Had reporter Kathie Durbin been more thorough in her examination of the facts (about the hanging in effigy in Joseph, Ore., of two environmentalists (HCN, 11/14/94), she would have discovered the unemployment rate in Wallowa County is nearly twice as high as she erroneously reported in her exposé on our ugly little town. Her mistake was in not including the 68 workers who lost their jobs in October when the R-Y Timber sawmill in Joseph shut down. According to the Oregon Employment Division, the unemployment rate adjusted for the mill closure is 9.4 percent, not 5.3 percent. That gives Wallowa County the distinction of having the highest unemployment rate of any county in Oregon.
The error is compounded when it leads the reporter to the faulty assumption the local economy is "robust." That may be the view from the ivory towers of Portland or Paonia, Colo., but is a long way from reality in Joseph, Ore., population 1,000, which has lost two sawmills and 120 jobs in six months.

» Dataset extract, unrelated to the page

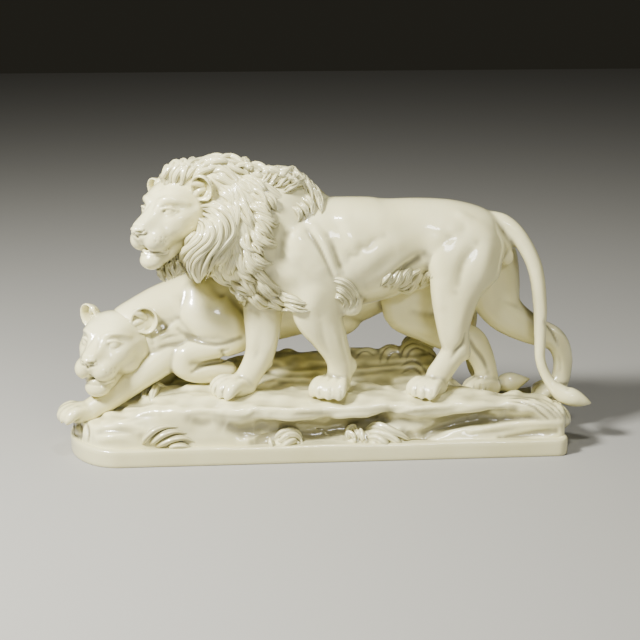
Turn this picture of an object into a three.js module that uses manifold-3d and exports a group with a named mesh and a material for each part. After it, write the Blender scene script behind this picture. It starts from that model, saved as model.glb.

By the way, the name of the county commissioner quoted is Ben Boswell, not Bob. As journalists we all have our biases and sometimes they show up in print. That is to be expected. However, there is no substitute for accuracy.
The writer is editor of the Wallowa County Chieftain.
I resent the ivory tower crack. In the early 1980s, this town lost 600 out of 700 coal mining jobs and half the houses emptied out.
Accuracy is important. But so is a moral standard. Even a mock lynching is inexcusable.